Written problem
Set down, exactly as they appear, the lines from the line holding "const geometry = new THREE.BufferGeometry();" through the line holding "bpy.data.objects.remove(obj)", inclusive; output nothing outside that range.

Recorded data
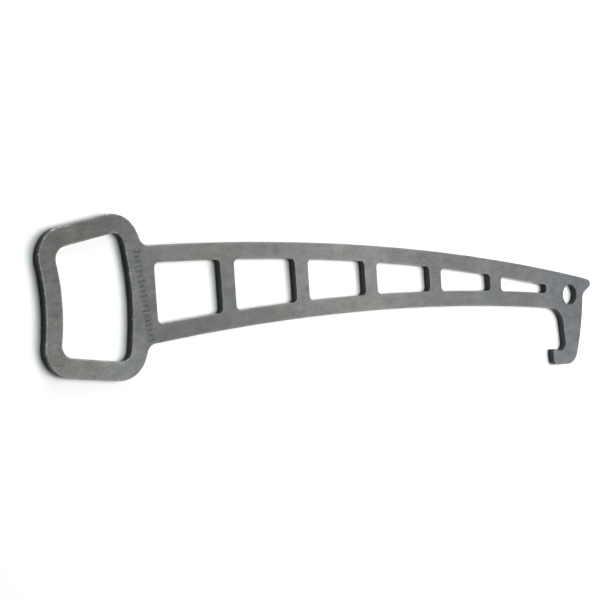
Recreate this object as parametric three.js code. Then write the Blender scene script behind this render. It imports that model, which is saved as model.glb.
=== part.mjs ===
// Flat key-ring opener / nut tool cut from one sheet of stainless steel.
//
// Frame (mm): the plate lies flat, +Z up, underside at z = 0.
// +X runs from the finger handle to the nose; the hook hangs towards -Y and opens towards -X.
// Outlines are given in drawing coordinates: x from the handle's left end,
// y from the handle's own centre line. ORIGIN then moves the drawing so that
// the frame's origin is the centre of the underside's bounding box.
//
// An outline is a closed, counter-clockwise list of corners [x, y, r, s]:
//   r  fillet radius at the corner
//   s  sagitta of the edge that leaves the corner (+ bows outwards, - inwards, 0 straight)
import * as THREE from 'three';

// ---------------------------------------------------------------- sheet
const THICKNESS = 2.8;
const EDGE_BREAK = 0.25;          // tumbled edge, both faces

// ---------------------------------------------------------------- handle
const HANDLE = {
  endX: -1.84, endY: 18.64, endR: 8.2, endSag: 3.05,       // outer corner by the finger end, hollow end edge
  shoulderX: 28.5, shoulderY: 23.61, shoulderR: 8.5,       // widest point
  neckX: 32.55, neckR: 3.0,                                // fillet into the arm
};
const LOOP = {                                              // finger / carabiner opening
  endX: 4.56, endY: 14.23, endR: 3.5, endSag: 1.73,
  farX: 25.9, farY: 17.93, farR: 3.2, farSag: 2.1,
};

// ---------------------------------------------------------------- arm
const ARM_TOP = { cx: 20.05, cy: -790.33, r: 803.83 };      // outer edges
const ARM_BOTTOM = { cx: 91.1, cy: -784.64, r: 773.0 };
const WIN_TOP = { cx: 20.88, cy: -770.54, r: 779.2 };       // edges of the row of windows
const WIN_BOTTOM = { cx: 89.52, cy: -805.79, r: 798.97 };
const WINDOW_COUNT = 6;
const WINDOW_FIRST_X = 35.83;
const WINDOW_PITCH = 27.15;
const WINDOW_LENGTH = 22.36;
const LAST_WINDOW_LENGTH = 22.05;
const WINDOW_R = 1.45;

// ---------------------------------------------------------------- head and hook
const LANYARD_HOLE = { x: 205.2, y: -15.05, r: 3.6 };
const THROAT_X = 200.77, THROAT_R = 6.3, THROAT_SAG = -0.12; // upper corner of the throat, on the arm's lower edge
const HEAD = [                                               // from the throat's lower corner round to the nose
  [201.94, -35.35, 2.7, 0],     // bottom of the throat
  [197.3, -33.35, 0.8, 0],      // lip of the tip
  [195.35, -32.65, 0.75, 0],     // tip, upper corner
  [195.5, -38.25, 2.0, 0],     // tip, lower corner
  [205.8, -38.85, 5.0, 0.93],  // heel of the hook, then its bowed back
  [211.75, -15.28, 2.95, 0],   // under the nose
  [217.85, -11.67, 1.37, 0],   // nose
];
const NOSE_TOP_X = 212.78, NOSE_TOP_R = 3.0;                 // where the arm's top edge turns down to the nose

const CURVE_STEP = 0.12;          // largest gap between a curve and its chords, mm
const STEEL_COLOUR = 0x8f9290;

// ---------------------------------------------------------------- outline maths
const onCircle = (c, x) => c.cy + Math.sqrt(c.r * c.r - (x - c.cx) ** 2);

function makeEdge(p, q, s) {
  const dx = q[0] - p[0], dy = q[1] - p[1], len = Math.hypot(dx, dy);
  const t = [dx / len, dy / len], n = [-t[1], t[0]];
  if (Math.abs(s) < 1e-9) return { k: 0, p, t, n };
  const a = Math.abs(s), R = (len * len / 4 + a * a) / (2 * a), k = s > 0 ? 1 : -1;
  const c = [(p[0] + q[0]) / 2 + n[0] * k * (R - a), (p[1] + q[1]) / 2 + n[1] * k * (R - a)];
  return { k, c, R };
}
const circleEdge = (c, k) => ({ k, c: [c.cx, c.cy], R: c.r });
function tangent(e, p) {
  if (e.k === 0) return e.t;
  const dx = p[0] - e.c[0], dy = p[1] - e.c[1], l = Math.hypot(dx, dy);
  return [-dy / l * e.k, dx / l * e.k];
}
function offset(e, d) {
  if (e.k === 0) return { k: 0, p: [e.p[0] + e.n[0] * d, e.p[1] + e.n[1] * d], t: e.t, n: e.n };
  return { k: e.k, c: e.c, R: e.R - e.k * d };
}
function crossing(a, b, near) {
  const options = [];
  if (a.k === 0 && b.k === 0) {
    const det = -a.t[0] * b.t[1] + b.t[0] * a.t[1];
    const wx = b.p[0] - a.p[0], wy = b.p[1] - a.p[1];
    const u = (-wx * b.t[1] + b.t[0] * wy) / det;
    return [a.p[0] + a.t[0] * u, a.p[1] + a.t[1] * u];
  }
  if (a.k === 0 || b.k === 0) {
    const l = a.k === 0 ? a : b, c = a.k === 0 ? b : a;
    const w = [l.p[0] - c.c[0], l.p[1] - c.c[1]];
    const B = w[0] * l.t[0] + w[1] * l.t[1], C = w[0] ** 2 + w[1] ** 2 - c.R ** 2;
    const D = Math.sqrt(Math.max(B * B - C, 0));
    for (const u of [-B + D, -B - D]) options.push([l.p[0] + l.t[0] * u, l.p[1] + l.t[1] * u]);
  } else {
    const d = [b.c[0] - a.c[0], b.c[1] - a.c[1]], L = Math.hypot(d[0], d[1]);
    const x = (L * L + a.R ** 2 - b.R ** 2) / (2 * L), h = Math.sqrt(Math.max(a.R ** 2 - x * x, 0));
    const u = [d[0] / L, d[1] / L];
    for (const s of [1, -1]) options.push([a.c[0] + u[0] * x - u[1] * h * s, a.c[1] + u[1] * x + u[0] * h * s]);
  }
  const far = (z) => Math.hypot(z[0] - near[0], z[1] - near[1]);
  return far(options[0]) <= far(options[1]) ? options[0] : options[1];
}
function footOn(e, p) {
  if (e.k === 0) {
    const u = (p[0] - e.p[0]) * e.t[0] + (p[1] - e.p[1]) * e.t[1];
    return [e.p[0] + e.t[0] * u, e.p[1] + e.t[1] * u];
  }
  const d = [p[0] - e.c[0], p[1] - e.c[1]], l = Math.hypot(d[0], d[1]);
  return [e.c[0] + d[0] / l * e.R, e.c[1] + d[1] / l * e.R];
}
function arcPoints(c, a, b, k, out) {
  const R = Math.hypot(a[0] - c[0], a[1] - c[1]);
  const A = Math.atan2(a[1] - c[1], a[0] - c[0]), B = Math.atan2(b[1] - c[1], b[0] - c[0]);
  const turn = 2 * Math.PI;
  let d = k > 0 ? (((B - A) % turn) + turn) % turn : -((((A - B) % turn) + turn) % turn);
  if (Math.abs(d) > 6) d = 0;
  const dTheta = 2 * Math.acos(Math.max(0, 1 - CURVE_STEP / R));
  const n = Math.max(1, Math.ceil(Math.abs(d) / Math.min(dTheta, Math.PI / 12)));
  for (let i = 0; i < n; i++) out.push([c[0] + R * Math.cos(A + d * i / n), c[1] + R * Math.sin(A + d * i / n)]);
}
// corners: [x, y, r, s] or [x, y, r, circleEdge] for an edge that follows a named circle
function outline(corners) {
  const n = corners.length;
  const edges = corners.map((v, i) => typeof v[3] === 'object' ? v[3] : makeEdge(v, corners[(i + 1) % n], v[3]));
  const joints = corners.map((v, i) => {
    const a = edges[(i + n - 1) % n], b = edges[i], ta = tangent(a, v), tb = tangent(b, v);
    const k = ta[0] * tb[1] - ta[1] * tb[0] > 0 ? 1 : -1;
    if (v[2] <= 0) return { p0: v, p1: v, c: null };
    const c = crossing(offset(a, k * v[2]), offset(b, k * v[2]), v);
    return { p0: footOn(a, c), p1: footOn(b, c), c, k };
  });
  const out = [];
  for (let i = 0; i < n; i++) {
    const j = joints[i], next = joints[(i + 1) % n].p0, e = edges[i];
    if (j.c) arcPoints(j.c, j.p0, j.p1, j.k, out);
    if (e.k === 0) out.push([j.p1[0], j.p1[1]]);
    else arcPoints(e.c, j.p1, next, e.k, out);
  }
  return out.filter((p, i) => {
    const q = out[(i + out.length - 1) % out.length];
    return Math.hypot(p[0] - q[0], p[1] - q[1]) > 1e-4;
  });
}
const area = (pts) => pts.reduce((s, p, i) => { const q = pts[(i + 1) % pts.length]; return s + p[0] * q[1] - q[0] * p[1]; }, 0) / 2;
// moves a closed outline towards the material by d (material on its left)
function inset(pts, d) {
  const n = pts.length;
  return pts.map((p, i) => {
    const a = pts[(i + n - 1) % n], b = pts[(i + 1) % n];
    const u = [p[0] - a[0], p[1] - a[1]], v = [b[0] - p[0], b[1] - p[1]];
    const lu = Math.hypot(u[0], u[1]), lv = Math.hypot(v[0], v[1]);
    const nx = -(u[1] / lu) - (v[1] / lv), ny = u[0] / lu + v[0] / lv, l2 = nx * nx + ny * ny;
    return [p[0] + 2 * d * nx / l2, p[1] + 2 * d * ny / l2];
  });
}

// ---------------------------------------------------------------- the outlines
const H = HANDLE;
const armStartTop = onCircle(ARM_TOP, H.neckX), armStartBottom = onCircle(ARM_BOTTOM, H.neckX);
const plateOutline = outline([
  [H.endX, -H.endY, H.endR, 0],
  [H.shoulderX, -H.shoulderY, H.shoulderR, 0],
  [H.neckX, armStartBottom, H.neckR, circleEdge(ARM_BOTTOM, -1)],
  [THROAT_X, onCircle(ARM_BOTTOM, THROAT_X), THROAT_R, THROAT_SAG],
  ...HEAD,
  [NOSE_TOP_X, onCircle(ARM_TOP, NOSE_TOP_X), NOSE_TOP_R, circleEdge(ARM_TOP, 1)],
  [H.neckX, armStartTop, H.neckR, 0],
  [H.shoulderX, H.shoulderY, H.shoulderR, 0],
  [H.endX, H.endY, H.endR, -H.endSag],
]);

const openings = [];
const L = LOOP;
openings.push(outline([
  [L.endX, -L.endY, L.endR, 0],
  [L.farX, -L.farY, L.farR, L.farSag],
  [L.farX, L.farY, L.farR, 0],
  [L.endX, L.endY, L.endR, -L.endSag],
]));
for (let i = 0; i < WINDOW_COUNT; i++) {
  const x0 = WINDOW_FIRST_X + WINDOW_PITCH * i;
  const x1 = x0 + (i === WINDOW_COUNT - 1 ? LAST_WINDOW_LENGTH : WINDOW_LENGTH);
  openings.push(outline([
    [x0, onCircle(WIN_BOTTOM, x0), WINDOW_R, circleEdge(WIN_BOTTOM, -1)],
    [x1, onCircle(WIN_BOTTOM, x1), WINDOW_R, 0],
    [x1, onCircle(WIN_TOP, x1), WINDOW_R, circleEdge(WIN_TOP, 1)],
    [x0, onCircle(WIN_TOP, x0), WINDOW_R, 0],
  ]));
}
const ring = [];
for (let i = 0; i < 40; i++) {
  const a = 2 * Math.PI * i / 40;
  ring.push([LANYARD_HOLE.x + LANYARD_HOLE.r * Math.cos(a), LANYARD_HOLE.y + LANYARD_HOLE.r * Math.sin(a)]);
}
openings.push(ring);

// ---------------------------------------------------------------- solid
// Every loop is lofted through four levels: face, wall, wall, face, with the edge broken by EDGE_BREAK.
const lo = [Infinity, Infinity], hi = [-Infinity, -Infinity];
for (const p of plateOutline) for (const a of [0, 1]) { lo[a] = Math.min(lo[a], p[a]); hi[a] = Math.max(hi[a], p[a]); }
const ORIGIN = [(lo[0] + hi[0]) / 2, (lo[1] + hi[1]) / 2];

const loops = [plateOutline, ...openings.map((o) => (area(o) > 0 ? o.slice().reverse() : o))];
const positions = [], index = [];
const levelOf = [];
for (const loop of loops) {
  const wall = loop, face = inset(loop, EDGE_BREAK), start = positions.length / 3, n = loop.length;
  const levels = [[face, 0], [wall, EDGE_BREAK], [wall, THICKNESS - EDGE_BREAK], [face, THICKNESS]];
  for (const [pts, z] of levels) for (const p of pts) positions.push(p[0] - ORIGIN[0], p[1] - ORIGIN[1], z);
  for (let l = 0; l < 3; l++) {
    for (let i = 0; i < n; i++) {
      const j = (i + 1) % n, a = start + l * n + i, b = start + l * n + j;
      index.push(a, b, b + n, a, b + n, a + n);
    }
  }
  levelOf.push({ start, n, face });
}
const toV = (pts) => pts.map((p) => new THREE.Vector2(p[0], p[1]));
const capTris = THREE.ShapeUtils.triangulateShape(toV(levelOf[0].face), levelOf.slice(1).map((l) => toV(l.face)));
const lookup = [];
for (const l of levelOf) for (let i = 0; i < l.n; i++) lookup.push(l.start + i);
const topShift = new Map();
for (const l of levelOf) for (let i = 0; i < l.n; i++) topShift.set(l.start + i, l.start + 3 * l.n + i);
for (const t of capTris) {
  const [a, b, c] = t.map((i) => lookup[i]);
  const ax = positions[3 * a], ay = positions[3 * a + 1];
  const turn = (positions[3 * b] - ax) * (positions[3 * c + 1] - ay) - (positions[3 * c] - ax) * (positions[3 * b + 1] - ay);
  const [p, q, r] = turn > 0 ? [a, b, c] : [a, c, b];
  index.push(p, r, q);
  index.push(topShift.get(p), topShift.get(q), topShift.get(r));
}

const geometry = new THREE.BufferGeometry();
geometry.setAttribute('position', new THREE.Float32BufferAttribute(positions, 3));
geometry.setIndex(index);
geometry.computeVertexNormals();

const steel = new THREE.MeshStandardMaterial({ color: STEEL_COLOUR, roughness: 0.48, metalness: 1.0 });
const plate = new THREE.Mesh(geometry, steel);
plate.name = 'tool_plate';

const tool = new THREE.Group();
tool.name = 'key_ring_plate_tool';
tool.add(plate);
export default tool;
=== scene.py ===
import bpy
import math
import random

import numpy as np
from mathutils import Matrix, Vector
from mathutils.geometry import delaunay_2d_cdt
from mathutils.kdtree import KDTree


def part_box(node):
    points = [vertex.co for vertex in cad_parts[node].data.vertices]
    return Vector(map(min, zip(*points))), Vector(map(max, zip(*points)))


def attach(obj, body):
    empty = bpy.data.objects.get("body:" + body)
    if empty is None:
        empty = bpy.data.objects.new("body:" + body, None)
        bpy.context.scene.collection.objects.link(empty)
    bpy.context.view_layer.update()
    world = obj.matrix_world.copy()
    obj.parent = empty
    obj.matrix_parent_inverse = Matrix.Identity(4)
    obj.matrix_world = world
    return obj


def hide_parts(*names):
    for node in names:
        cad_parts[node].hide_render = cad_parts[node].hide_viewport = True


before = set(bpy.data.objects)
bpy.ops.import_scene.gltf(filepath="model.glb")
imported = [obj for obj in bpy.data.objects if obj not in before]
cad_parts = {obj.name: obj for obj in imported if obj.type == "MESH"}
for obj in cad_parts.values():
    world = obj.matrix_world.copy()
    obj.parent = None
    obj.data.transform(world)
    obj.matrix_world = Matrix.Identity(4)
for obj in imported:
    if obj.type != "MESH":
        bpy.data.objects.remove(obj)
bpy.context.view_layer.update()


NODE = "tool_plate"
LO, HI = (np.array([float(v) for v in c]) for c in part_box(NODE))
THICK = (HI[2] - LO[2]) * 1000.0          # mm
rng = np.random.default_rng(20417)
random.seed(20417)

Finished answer
const geometry = new THREE.BufferGeometry();
geometry.setAttribute('position', new THREE.Float32BufferAttribute(positions, 3));
geometry.setIndex(index);
geometry.computeVertexNormals();

const steel = new THREE.MeshStandardMaterial({ color: STEEL_COLOUR, roughness: 0.48, metalness: 1.0 });
const plate = new THREE.Mesh(geometry, steel);
plate.name = 'tool_plate';

const tool = new THREE.Group();
tool.name = 'key_ring_plate_tool';
tool.add(plate);
export default tool;
=== scene.py ===
import bpy
import math
import random

import numpy as np
from mathutils import Matrix, Vector
from mathutils.geometry import delaunay_2d_cdt
from mathutils.kdtree import KDTree


def part_box(node):
    points = [vertex.co for vertex in cad_parts[node].data.vertices]
    return Vector(map(min, zip(*points))), Vector(map(max, zip(*points)))


def attach(obj, body):
    empty = bpy.data.objects.get("body:" + body)
    if empty is None:
        empty = bpy.data.objects.new("body:" + body, None)
        bpy.context.scene.collection.objects.link(empty)
    bpy.context.view_layer.update()
    world = obj.matrix_world.copy()
    obj.parent = empty
    obj.matrix_parent_inverse = Matrix.Identity(4)
    obj.matrix_world = world
    return obj


def hide_parts(*names):
    for node in names:
        cad_parts[node].hide_render = cad_parts[node].hide_viewport = True


before = set(bpy.data.objects)
bpy.ops.import_scene.gltf(filepath="model.glb")
imported = [obj for obj in bpy.data.objects if obj not in before]
cad_parts = {obj.name: obj for obj in imported if obj.type == "MESH"}
for obj in cad_parts.values():
    world = obj.matrix_world.copy()
    obj.parent = None
    obj.data.transform(world)
    obj.matrix_world = Matrix.Identity(4)
for obj in imported:
    if obj.type != "MESH":
        bpy.data.objects.remove(obj)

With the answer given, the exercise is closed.